Há coisas parvas que se fazem. E ler Primo Levi ao deitar, já escrevi isto aqui há uns semanas, é uma dessas coisas. Naquela horinha que me serve para erigir uma suave ponte para o negro do sono, essa em que procuro ler coisas que outros compromissos, infelizmente, não mo permitem, é precisamente essa que venho ocupando com o complicado sistema de trocas de rações de pão e sopa nos campos de concentração, as pessoas que perderam a história num fino trapo de sujidade e ossos, a doença ligeira como benção, o adormecer na fome ou os mais mirabolantes esquemas de sobrevivência.
Num dos capítulos de Se isto é um homem, Levi escreve sobre essa divisão entre os homens que se salvam e os que sucumbem. Estes últimos são os que apenas cumprem as regras, os primeiros são aqueles que mais facilmente silenciam hábitos e instintos sociais. Os que sobrevivem são os que rapidamente percebem que estão sós e o que Outro é o "inimigo". Por sobre esse outro - refugiado, estrangeiro, incumpridor de normas (ou demasiado cumpridor, depende do contexto) - o cinema sempre se refastelou. Parece apenas uma diferença de grau: entre o índio do western, o mexicano amigo mas estranho, ou as viagens à Europa que o terror elege com frequência como uma descida ao inferno e ao obscuro.

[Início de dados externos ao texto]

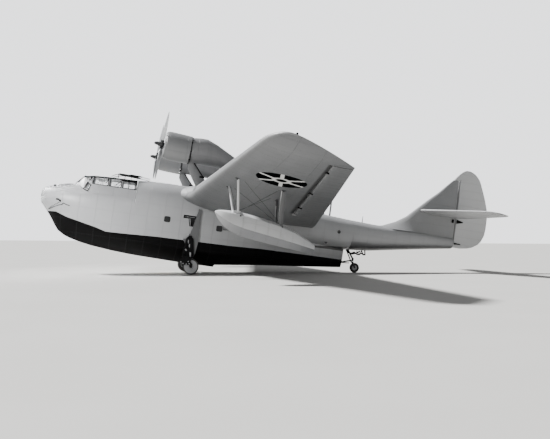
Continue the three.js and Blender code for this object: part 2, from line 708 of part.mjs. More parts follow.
function finPoint(z, le, te, x, side) {
  const t = Math.min(1, Math.max(0, (le - x) / (le - te)));
  const half = thicknessAt(t) * FIN_RATIO * Math.min(le - te, 4200) + 3;
  return [x, side * (half + rootFlare(z, t, x)), z];
}

function finRing([z, le, te], x0, x1, steps = 8) {
  const xs = Array.from({ length: steps }, (_, i) => {
    const f = i / (steps - 1);
    return x0 + (x1 - x0) * f ** 1.6;
  });
  return [
    ...xs.map((x) => finPoint(z, le, te, x, 1)),
    ...xs.reverse().map((x) => finPoint(z, le, te, x, -1)),
  ];
}
const finRows = FIN.flatMap((row, i) => {
  const next = FIN[i + 1];
  return next && row[0] < FIN_ROOT.z + 900 ? [row, row.map((q, k) => (q + next[k]) / 2)] : [row];
});
const fin = loft(finRows.map((row) => finRing(row, row[1], HINGE_X + 40)));
const boomCutter = loft(BOOM.map((row) => boomRing(row, GAP)));
add('fin', cut(fin, boomCutter));
const finCutter = loft(finRows.map((row) => finRing([row[0], row[1] + 1, row[2]], row[1] + 1, HINGE_X + 39)
  .map(([x, y, z]) => [x, y + Math.sign(y) * GAP, z])));

// Columns: z, trailing edge x
const RUDDER = [
  [2860, -12900], [2920, -13300], [3000, -13550], [3150, -13790], [3320, -13960], [3660, -14110],
  [4020, -14150], [4490, -14150], [4960, -14080], [5410, -13930], [5800, -13770], [6180, -13605],
];
const rudderRing = ([z, te]) => {
  const le = -9900;
  const nose = HINGE_X - 8;
  const steps = [0.03, 0.12, 0.3, 0.55, 0.8, 1];
  const half = (x) => {
    const whole = Math.min(le - te, 4200);
    return thicknessAt(Math.min(1, (le - x) / (le - te))) * FIN_RATIO * whole + 3;
  };
  const xs = steps.map((f) => nose + (te - nose) * f);
  return [
    [nose, 0, z],
    ...xs.map((x, i) => [x, half(x) * (i === 0 ? 0.8 : 1), z]),
    ...xs.map((x, i) => [x, -half(x) * (i === 0 ? 0.8 : 1), z]).reverse(),
  ];
};
const horn = loft(HORN.map((row) => finRing(row, row[1], row[2], 10)));
add('rudder', join(loft(RUDDER.map(rudderRing)), horn));

// Tailplane and elevators
const STAB = { leX: -10600, leZ: 4425, sweep: 0.245, teX: -12840, ratio: 0.10, pitch: 0.063, semiSpan: 4850 };
function stabStation(y) {
  const s = Math.min(1, Math.max(0, (y - 4150) / (STAB.semiSpan - 4150)));
  const round = 1 - Math.sqrt(1 - s * s);
  const le = STAB.leX - STAB.sweep * y - 420 * round;
  const te = STAB.teX + 380 * round;
  return { le, te, chord: le - te };
}

function stabPoint(y, x, side, grow = 0) {
  const { le, chord } = stabStation(y);
  const t = Math.min(1, Math.max(0, (le - x) / chord));
  const z = STAB.leZ - (STAB.leX - x) * STAB.pitch;
  return [x, y, z + side * (thicknessAt(t) * STAB.ratio * chord + 3 + grow)];
}

function stabRing(y, x0, x1, steps = 9) {
  const xs = Array.from({ length: steps }, (_, i) => x0 + (x1 - x0) * (i / (steps - 1)) ** 1.7);
  return [
    ...xs.map((x) => stabPoint(y, x, 1)),
    ...[...xs].reverse().map((x) => stabPoint(y, x, -1)),
  ];
}
const STAB_STATIONS = [40, 1200, 2600, 4150, 4400, 4600];
const tailplane = loft(STAB_STATIONS.map((y) => stabRing(y, stabStation(y).le, ELEVATOR_HINGE_X + 25)));
const tailTip = loft([4600, 4720, 4800, 4840].map((y) => stabRing(y, stabStation(y).le, stabStation(y).te)));
addPair('tailplane', cut(join(tailplane, tailTip), finCutter));
const elevatorRing = (y) => {
  const { te } = stabStation(y);
  const nose = ELEVATOR_HINGE_X - 12;
  const xs = [0.03, 0.14, 0.4, 0.7, 1].map((f) => nose + (te - nose) * f);
  return [
    stabPoint(y, nose, 0),
    ...xs.map((x, i) => stabPoint(y, x, i === 0 ? 0.8 : 1)),
    ...[...xs].reverse().map((x, i) => stabPoint(y, x, i === xs.length - 1 ? -0.8 : -1)),
  ];
};
const elevatorWhole = loft([240, 1200, 2600, 4150, 4400, 4585].map(elevatorRing));
const notch = loft([
  [[-12300, 200, 4000], [-12300, 240, 4000], [-12900, 520, 4000], [-12900, 200, 4000]],
  [[-12300, 200, 4700], [-12300, 240, 4700], [-12900, 520, 4700], [-12900, 200, 4700]],
]);
addPair('elevator', cut(elevatorWhole, notch));

// Main undercarriage: a faired leg and a brace on each side of the hull
const pitch = THREE.MathUtils.degToRad(PARKED_PITCH);
const fromGround = (x, y, z) => [x * Math.cos(pitch) + z * Math.sin(pitch), y, -x * Math.sin(pitch) + z * Math.cos(pitch)];
const mainAxle = fromGround(0, MAIN_WHEEL.y, MAIN_WHEEL.radius);
const LEG_INNER_Y = 1292;
const LEG_OUTER_Y = 1352;
const LEG_FAIRING = [
  [-100, 2850], [0, 2840], [250, 1690], [120, 1600], [5, 890], [-85, 890], [-150, 1450], [-125, 2040],
];
const legParts = join(
  prismY(LEG_FAIRING, LEG_INNER_Y, LEG_OUTER_Y),
  strut([-35, 1322, 960], [mainAxle[0] - 12, 1322, mainAxle[2]], 38, 26),
  strut([225, 1338, 1660], [mainAxle[0], 1338, mainAxle[2]], 52, 40),
  strut([mainAxle[0], LEG_INNER_Y, mainAxle[2]], [mainAxle[0], MAIN_WHEEL.y + 30, mainAxle[2]], 38, 38),
  strut([mainAxle[0] + 15, 1330, mainAxle[2] + 40], [430, 1305, 1450], 34, 22),
  box(-95, 20, 1255, LEG_OUTER_Y, 2700, 2850),
  box(150, 300, 1255, LEG_OUTER_Y, 1640, 1730),
  box(360, 500, 1255, LEG_OUTER_Y - 10, 1400, 1500),
);
const rootCutter = wingLoft([900, WING.leY, ...ROOT_STATIONS, WING.breakY], GAP);
addPair('main_leg', cut(legParts, hullCutter, afterbodyCutter, rootCutter));

function tyreProfile(radius, width, rim) {
  const h = width / 2;
  return [
    [-h * 0.62, rim], [-h * 0.96, rim + (radius - rim) * 0.35], [-h * 0.92, rim + (radius - rim) * 0.72],
    [-h * 0.55, radius - 5], [0, radius], [h * 0.55, radius - 5],
    [h * 0.92, rim + (radius - rim) * 0.72], [h * 0.96, rim + (radius - rim) * 0.35], [h * 0.62, rim],
  ];
}
addPair('main_tyre', hoop(mainAxle, [0, 1, 0], tyreProfile(MAIN_WHEEL.radius, MAIN_WHEEL.width, 205), 28));
addPair('main_wheel', hoop(mainAxle, [0, 1, 0], [
  [-70, 46], [-78, 80], [-66, 204.6], [66, 204.6], [107, 212], [108, 285], [114, 287], [124, 180], [127, 90], [120, 46],
], 28));

// Tail wheel: a fixed bracket on the stern, a swivelling fork and the wheel
const tailAxle = fromGround(TAIL_WHEEL.groundX, 0, TAIL_WHEEL.radius);
const swivelTop = [tailAxle[0] + 130, 0, tailAxle[2] + 420];
add('tail_bracket', cut(
  join(
    disc([swivelTop[0], 0, swivelTop[2] - 120], [0, 0, 1], [[0, 52], [150, 52]], 20),
    strut([swivelTop[0], 0, swivelTop[2] - 20], [-7260, 0, 2120], 42, 26),
    strut([swivelTop[0], 0, swivelTop[2] - 80], [-7000, 0, 1420], 34, 26, [0, 0, 1]),
  ),
  hullCutter,
  boomCutter,
  afterbodyCutter,
));
const forkTop = swivelTop[2] - 128;
add('tail_fork', join(
  disc([swivelTop[0], 0, forkTop - 70], [0, 0, 1], [[0, 50], [64, 50]], 20),
  strut([swivelTop[0], 80, forkTop - 50], [tailAxle[0], 88, tailAxle[2]], 30, 12),
  strut([swivelTop[0], -80, forkTop - 50], [tailAxle[0], -88, tailAxle[2]], 30, 12),
  box(swivelTop[0] - 40, swivelTop[0] + 40, -95, 95, forkTop - 75, forkTop - 30),
  disc([tailAxle[0], -100, tailAxle[2]], [0, 1, 0], [[0, 22], [200, 22]], 16),
));
add('tail_tyre', hoop(tailAxle, [0, 1, 0], tyreProfile(TAIL_WHEEL.radius, TAIL_WHEEL.width, 120), 24));
add('tail_wheel', hoop(tailAxle, [0, 1, 0], [[-40, 30], [-44, 119.6], [44, 119.6], [40, 30]], 24));

// Aerial mast on the starboard coaming of the rear gun station
add('aerial_mast', cut(strut([-6350, -520, 3200], [-6350, -520, 4280], 42, 20), hullCutter));

aircraft.rotation.y = -pitch;
aircraft.updateMatrixWorld(true);
const extent = new THREE.Box3().setFromObject(aircraft, true);
const centre = extent.getCenter(new THREE.Vector3());
aircraft.position.set(-centre.x, 0, -extent.min.z);
group.updateMatrixWorld(true);

export default group;
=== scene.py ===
# Twin-engined patrol flying boat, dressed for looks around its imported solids. Metres, +X nose, +Y port.
import functools
import json
import math

import bmesh
import bpy
from mathutils import Matrix, Vector


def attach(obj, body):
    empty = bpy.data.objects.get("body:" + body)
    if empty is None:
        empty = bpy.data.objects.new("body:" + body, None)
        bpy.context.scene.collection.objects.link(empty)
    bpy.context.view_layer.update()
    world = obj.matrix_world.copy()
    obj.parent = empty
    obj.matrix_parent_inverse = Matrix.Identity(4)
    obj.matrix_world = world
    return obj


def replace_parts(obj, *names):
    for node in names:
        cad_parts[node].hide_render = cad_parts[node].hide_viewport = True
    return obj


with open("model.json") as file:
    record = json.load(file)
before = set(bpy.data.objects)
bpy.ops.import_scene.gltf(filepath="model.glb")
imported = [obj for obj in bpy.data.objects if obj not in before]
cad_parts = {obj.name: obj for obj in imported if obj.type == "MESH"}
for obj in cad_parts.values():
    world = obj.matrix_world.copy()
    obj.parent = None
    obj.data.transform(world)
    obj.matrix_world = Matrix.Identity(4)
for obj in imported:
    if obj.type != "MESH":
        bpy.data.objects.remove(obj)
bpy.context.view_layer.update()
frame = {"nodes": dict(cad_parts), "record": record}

# Camera
# It stands 33 m off the port side at eye height, abreast of the cockpit, and looks a little aft and up.
EYE = Vector((6.8397, 33.0573, 1.5736))
YAW, TILT, ROLL = 0.2007, 0.0262, 0.0072
ahead = Vector((-math.sin(YAW) * math.cos(TILT), -math.cos(YAW) * math.cos(TILT), math.sin(TILT)))
right = Vector((-math.cos(YAW), math.sin(YAW), 0.0))
above = right.cross(ahead)
rolled_right = right * math.cos(ROLL) + above * math.sin(ROLL)
rolled_up = above * math.cos(ROLL) - right * math.sin(ROLL)
lens = bpy.data.cameras.new("camera")
lens.lens = 47.81
lens.sensor_width = 36.0
lens.clip_end = 500.0
camera = bpy.data.objects.new("camera", lens)
turned = Matrix((rolled_right, rolled_up, -ahead)).transposed().to_4x4()
camera.matrix_world = Matrix.Translation(EYE) @ turned
bpy.context.scene.collection.objects.link(camera)
bpy.context.scene.camera = camera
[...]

Jeremy Saulnier é um realizador que em 2013 fez um filme chamado Blue Ruin sobre um homem comum e uma vingança. O tema do terror originado no desespero das circunstâncias extremas é um herdeiro de Levi. Do ano passado é o mais recente de Saulnier, Green Room. Com mais dinheiro e com Patrick Stewart e Imogen Poots, o realizador continua aqui a explorar essa ideia do contexto poder produzir a monstruosidade, mas desta vez descansando dos toques xenófobos que o americano médio papa tão bem. Os visados são um grupo de neo nazis que procura acabar com as testemunhas de um assassinato. Testemunhas essas que são uma banda de jovens que ali tinham vindo dar um concerto.
Obviamente que estamos aqui a falar de uma caricatura ingénua, interessando sobretudo os gestos formais de Saulnier. Green Room passa a ideia de que a sobrevivência se liga a uma rápida compreensão da passagem do paint ball à guerra, das balas de tinta às balas reais. Essa passagem deixa antever também a clássica imagem da organização dos oprimidos para resistir aos opressores. Sobre essa, Levi não põe em causa que possa existir até um dado limite. Contudo, quando a extensão do green room são barracões e barracões incontáveis como ante-câmara do extermínio, para sobreviver interessa sobretudo outra coisa: a organização, a piedade e o roubo.
Nesse esquema de darwinismo social levada ao horror, esses três ficaram aí conosco: a organização, a piedade e o roubo. Pequenos, dissimulados, os players como os que se salvam, vulgo, homens de "visão".
Não sei onde vou com isto. Sei que esta dose diária de insónia que administro ao meu sono me deixa consciente desta cruel balança. Como sobreviver? Em que prato da balança meter o pé? Entretanto, chegado ao final do livro de Levi, desconfio bem que prolongarei o sofrimento. O meu e, provavelmente, o vosso.